-- RECORDS SUPPLIED start --

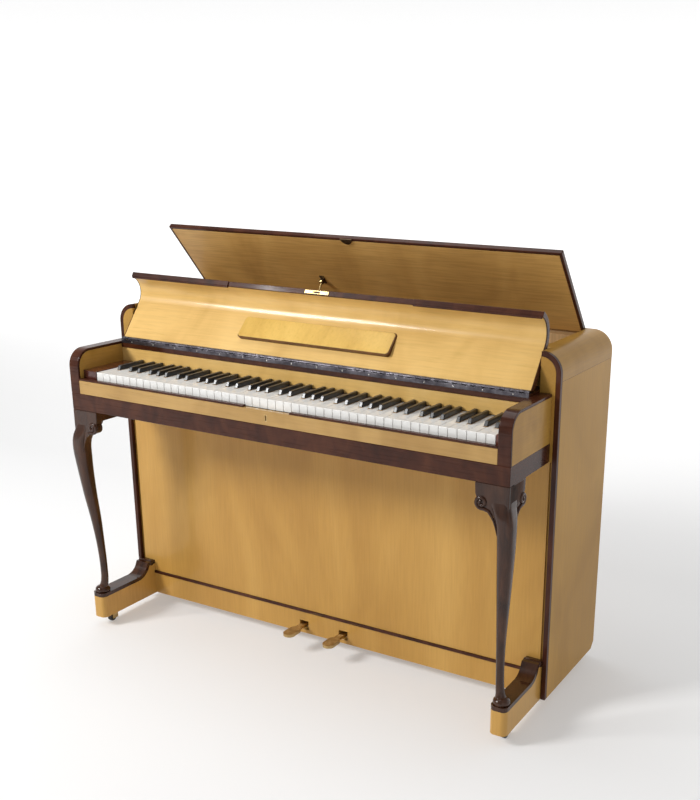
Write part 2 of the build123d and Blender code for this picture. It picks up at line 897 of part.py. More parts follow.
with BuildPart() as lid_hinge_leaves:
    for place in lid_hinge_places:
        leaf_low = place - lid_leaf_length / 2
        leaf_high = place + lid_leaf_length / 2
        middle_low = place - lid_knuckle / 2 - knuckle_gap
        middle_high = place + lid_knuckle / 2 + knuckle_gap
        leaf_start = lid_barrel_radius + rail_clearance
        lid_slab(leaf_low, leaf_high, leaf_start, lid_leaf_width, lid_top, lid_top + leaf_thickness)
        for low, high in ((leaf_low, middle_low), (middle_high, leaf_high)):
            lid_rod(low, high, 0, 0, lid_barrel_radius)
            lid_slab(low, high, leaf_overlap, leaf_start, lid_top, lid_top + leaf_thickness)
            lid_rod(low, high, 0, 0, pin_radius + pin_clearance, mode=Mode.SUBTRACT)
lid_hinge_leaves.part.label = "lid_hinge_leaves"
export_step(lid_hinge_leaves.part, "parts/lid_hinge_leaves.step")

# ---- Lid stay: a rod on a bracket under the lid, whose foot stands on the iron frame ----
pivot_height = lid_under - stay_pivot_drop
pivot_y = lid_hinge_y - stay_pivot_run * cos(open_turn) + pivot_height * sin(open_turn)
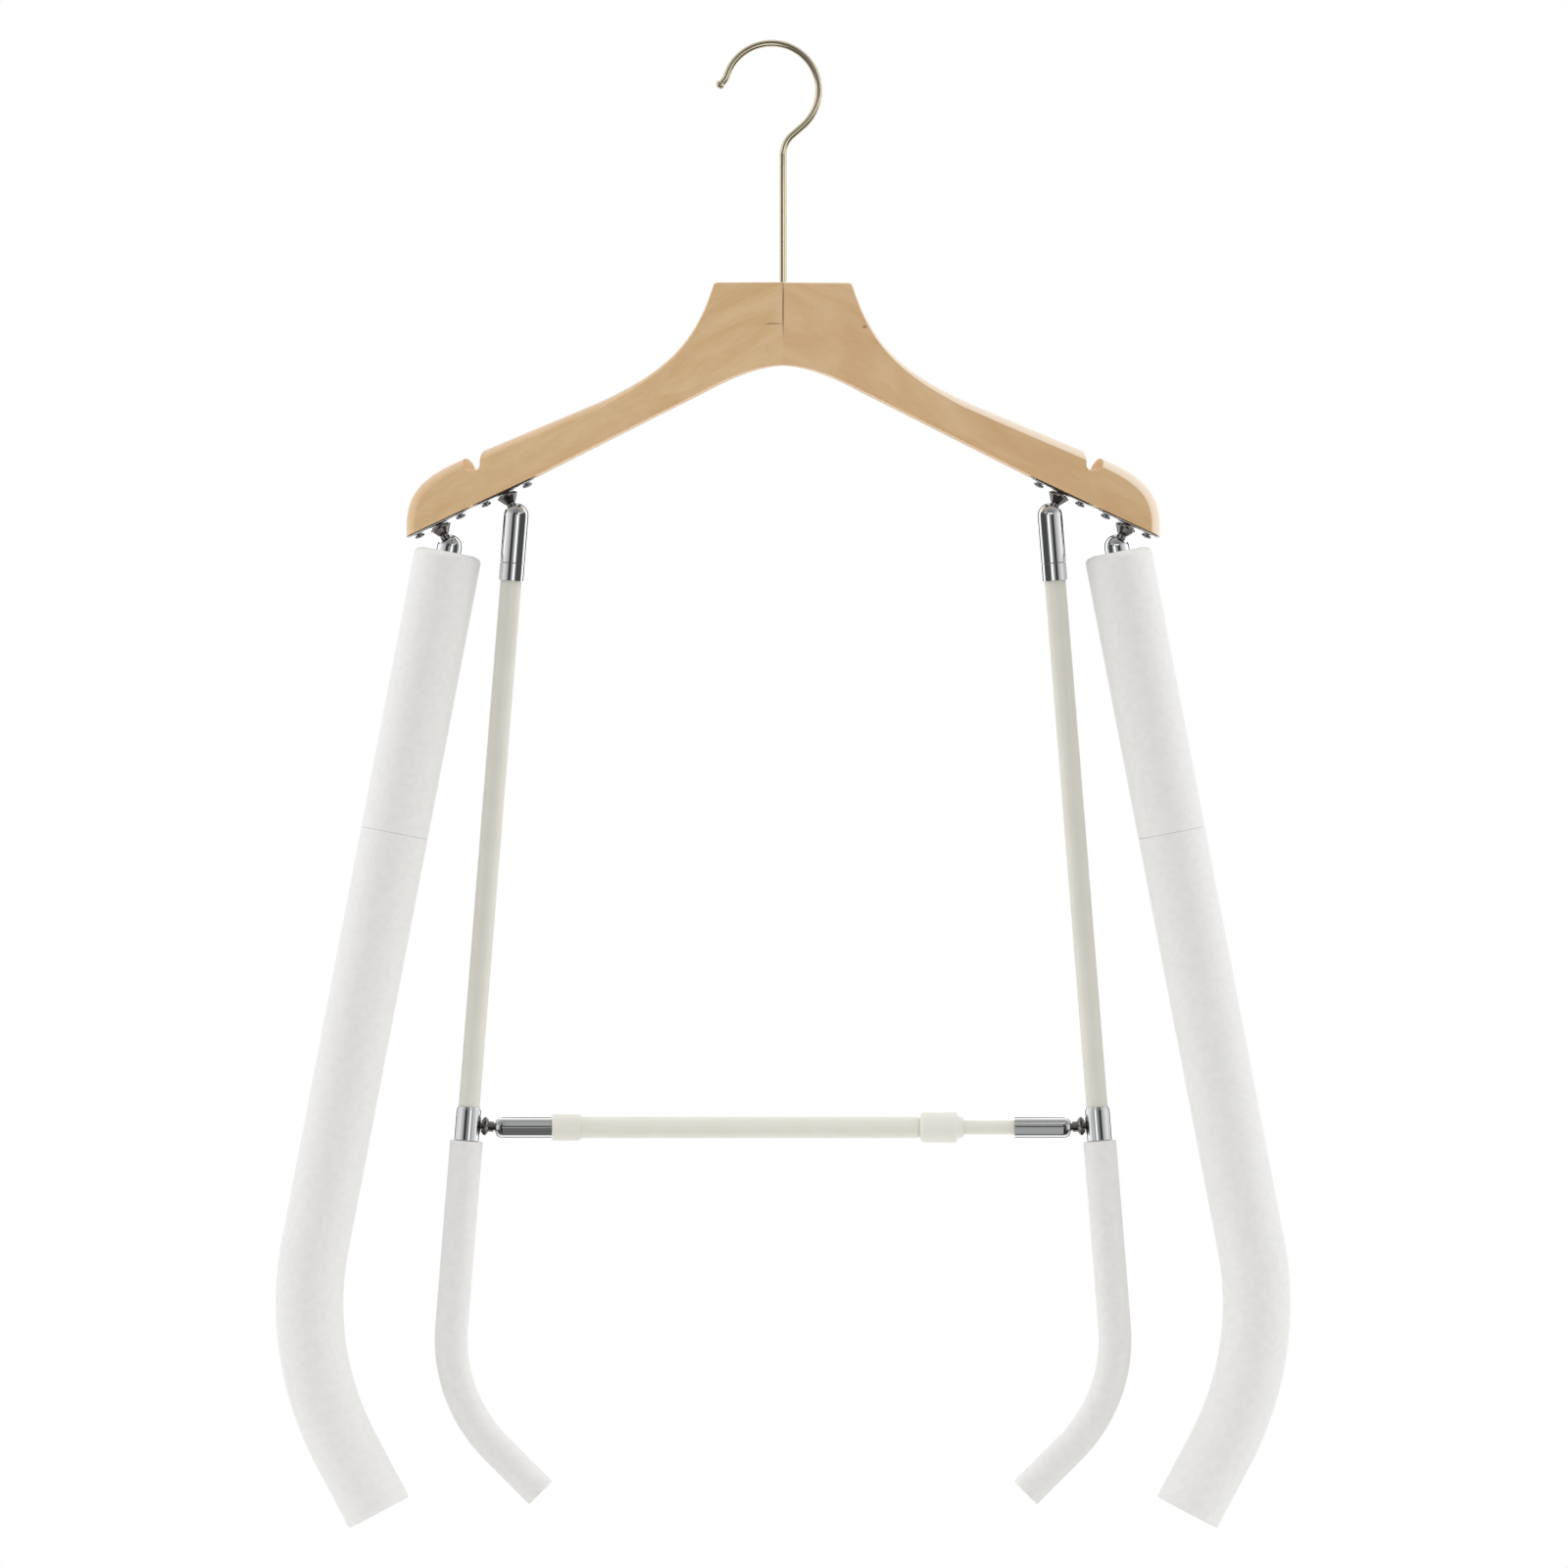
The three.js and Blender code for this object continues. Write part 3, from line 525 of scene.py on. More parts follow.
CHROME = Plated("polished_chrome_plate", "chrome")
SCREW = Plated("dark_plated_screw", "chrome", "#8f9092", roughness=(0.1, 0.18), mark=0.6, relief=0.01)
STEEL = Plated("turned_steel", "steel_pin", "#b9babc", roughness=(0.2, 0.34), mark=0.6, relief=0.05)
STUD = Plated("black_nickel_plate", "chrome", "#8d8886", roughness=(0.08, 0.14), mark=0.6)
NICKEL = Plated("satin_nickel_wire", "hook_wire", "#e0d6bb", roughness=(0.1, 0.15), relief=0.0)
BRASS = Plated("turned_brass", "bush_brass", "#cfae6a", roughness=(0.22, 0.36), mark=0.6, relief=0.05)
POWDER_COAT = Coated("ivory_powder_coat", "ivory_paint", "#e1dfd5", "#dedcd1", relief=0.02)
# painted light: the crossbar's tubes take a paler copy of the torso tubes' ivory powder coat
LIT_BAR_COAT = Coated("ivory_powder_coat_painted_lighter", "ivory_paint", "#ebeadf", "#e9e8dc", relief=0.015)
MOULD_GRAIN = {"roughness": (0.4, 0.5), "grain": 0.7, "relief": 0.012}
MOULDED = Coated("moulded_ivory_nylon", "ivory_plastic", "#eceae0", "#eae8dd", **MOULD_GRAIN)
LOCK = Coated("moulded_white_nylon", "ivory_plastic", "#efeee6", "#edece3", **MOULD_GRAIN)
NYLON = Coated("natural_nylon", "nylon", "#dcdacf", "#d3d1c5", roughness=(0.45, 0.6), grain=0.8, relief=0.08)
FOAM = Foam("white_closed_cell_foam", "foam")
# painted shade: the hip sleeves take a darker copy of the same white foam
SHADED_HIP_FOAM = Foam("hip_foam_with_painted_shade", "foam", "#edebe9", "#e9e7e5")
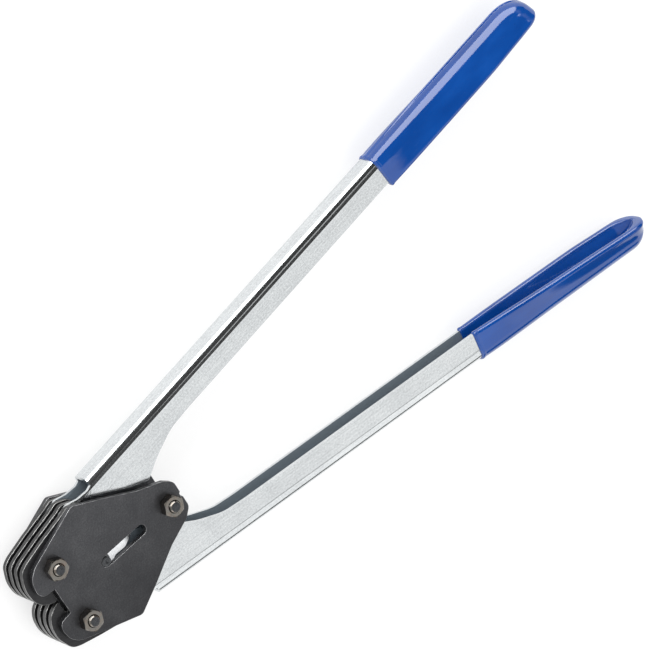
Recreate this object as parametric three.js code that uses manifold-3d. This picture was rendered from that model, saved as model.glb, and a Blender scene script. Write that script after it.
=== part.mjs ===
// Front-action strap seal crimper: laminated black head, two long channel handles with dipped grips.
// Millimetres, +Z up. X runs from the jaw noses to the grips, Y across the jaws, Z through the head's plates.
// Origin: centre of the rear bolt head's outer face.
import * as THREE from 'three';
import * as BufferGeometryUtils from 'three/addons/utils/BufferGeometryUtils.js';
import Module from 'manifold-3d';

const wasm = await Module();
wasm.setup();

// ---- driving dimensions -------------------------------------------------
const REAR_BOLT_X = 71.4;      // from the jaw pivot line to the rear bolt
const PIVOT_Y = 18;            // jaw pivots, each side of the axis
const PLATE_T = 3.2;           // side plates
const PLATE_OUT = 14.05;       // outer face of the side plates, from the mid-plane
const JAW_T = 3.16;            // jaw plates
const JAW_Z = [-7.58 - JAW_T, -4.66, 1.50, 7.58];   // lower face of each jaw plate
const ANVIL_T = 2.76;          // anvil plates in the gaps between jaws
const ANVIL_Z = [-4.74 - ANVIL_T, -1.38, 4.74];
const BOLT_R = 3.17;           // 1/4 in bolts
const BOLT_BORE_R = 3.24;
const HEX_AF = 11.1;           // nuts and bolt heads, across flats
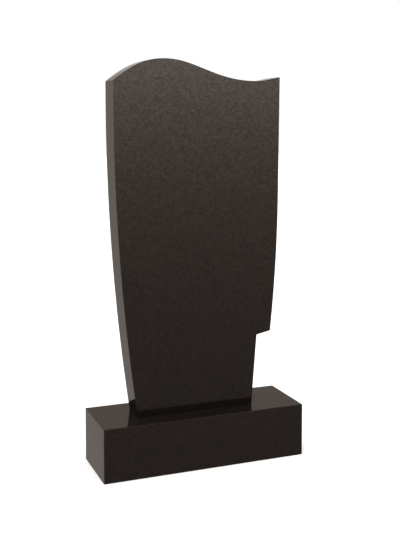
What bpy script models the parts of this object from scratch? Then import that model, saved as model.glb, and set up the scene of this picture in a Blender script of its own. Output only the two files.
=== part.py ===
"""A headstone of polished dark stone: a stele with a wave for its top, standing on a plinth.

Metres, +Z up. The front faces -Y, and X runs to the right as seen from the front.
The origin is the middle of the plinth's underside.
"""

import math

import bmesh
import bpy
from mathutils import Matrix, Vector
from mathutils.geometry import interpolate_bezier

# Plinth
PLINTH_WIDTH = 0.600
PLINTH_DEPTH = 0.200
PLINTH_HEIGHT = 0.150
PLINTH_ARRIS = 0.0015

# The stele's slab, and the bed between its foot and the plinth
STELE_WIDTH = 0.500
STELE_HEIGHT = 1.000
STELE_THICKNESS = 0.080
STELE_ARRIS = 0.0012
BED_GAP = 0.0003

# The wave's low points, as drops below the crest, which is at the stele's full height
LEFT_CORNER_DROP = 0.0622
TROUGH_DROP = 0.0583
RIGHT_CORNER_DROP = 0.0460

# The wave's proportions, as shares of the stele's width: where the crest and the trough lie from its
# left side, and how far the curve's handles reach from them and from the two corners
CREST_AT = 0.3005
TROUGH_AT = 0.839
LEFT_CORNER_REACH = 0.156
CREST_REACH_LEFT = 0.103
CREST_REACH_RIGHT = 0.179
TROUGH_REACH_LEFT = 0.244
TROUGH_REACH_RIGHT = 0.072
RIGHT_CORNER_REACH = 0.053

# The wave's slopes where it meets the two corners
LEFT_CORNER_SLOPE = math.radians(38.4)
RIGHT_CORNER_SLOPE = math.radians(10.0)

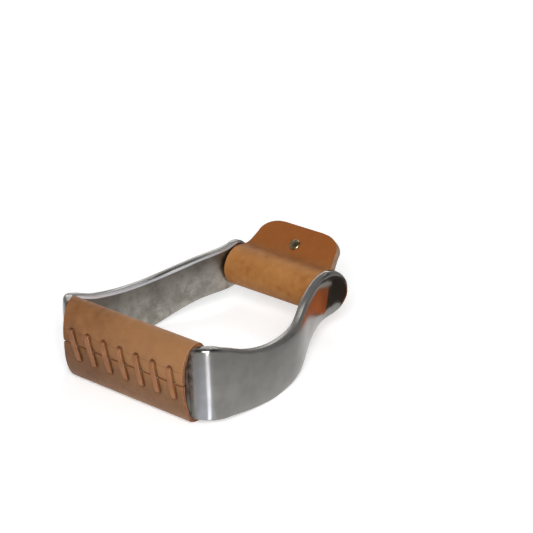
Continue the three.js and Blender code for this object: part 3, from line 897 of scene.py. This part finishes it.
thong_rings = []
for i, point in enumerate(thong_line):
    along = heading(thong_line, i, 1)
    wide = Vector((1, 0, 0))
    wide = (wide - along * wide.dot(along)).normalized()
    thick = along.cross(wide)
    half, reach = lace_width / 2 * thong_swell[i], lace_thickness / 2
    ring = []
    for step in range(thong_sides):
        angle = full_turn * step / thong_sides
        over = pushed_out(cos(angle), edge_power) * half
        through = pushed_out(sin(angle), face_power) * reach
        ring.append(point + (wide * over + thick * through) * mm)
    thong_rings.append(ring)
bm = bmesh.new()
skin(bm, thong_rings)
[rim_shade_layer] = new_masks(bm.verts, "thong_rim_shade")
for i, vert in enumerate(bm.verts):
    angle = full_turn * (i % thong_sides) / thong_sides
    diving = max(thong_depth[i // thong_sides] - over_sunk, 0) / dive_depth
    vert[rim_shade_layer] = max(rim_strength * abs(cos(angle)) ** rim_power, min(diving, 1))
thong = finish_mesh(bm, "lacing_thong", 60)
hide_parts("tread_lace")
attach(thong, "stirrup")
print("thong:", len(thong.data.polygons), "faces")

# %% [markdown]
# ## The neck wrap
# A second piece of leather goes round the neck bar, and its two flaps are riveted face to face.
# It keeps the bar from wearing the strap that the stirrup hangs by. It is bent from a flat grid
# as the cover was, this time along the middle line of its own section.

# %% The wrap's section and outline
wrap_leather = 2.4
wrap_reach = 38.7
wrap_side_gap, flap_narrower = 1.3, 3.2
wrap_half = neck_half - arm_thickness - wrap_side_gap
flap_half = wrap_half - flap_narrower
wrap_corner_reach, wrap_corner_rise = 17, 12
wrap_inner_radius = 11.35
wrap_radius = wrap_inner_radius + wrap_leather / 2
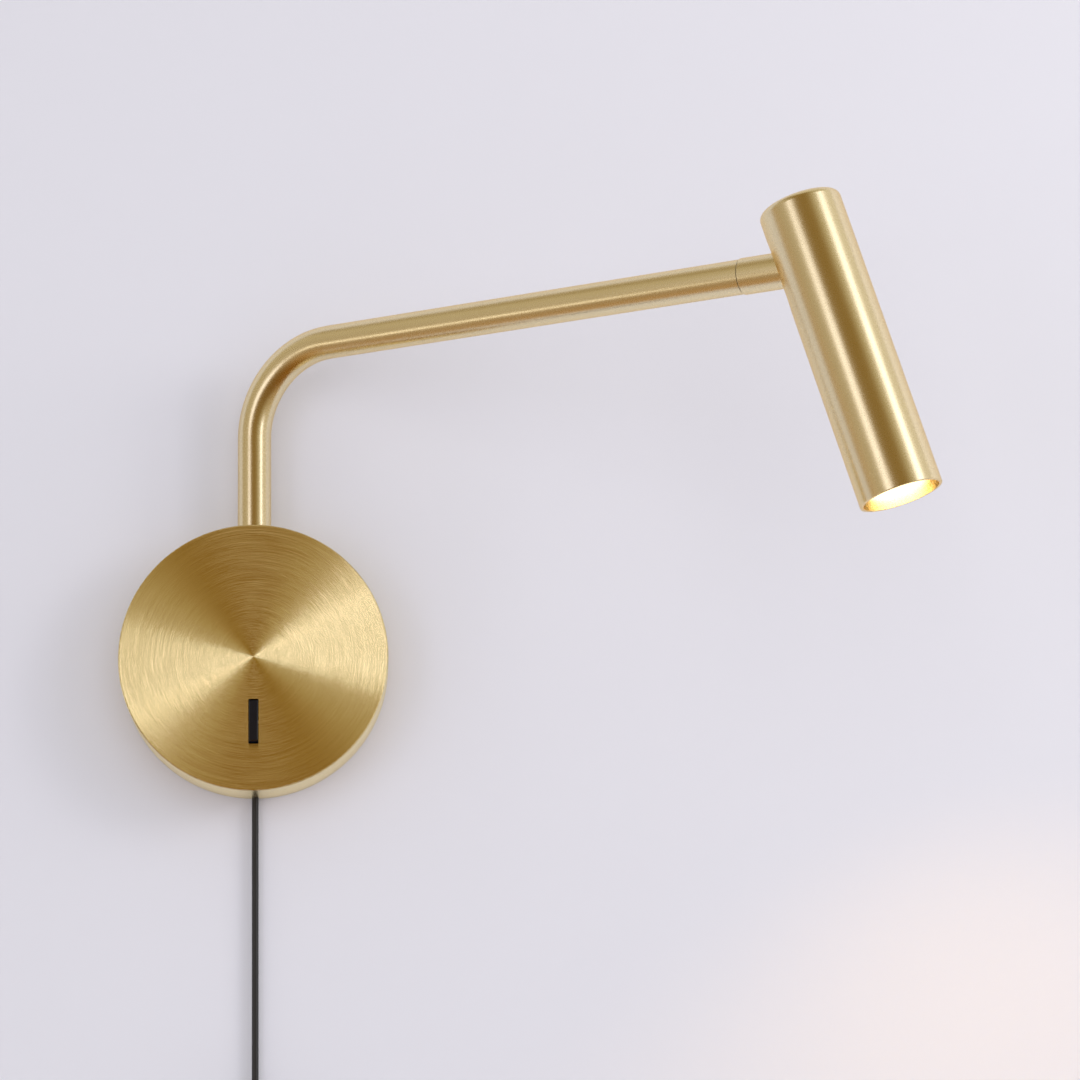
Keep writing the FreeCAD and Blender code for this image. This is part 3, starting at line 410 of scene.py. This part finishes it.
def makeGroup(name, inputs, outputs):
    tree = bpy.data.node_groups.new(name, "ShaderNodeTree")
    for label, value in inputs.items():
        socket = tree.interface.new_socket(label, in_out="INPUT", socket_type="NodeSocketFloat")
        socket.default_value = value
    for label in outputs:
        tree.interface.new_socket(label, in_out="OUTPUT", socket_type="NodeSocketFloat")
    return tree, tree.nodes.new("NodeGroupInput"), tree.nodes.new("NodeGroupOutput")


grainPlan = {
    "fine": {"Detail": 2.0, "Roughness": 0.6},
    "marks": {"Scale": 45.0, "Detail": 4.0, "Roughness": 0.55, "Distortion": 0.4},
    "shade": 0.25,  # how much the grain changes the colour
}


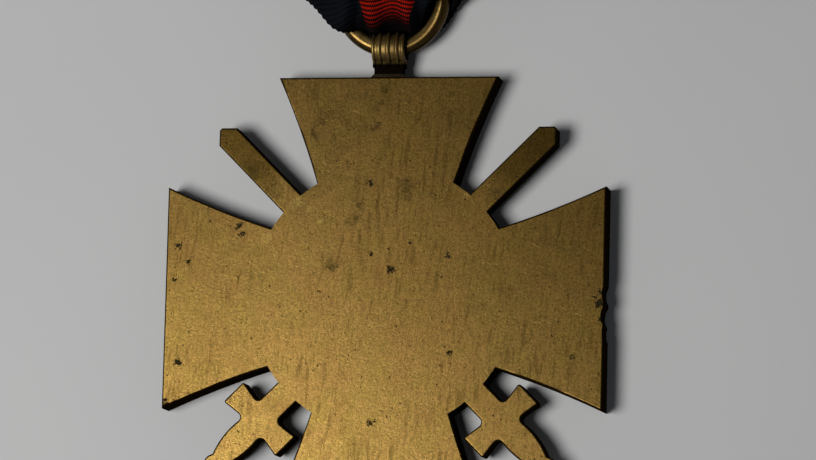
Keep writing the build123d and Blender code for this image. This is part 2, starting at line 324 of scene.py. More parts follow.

-- RECORDS SUPPLIED end --

> WRITTEN INSTRUCTION
Locate all lines in the listing above with the word "finishes". Copy them.

> SOLUTION TO THIS TASK
Continue the three.js and Blender code for this object: part 3, from line 897 of scene.py. This part finishes it.
Keep writing the FreeCAD and Blender code for this image. This is part 3, starting at line 410 of scene.py. This part finishes it.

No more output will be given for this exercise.